For a Hungarian hi-fi website, High End Vienna 2026 is an excellent opportunity not only to report on the event, but also to interpret it. What does it mean for lovers of vintage hi-fi? What does it mean for those building their first serious system? And what does it mean for those who want to combine the character of old amplifiers with the convenience of modern streaming?

The Real Stakes of the Vienna Exhibition

The real significance of High End Vienna 2026 is not which manufacturer presents the most expensive loudspeaker or the most visually striking amplifier. The bigger question is whether the hi-fi world can speak to both long-time enthusiasts and a new generation at the same time.

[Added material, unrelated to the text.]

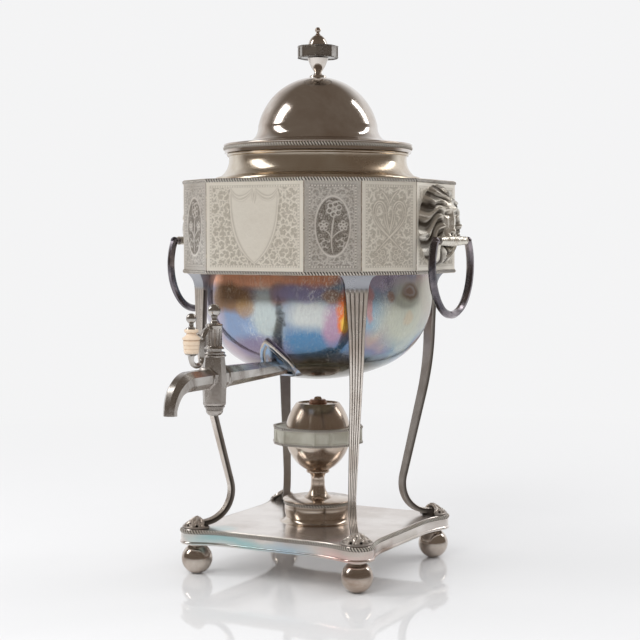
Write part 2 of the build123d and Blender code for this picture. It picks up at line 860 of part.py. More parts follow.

The classic hi-fi audience knows what it feels like to listen to a well-adjusted turntable, a characterful tube amplifier or a carefully restored vintage device. The newer generation, however, often arrives through streaming, headphones, compact active speakers or smart home integration.

If High End Vienna 2026 succeeds, it will not simply present products. It will build a bridge between these worlds.

Final Thought – Sound Will Have Space Again

What makes High End Vienna 2026 special is that one of the most important events in hi-fi is arriving in a city where the history of music is present on almost every street. Vienna is not a neutral location. Vienna carries musical meaning.

That is why this exhibition can be more than a showcase of new products. It can be a moment when the audio industry reminds itself why these devices are created in the first place.

Not to compete on specification sheets.
Not to stand behind glass.
Not merely to be expensive or visually impressive.

But so that when a recording begins to play, the listener can forget the technology for a moment — and simply pay attention to the music.

This is the promise of High End Vienna 2026: behind the technology, the experience should be present again. Behind the equipment, the music. Behind hi-fi, the human being.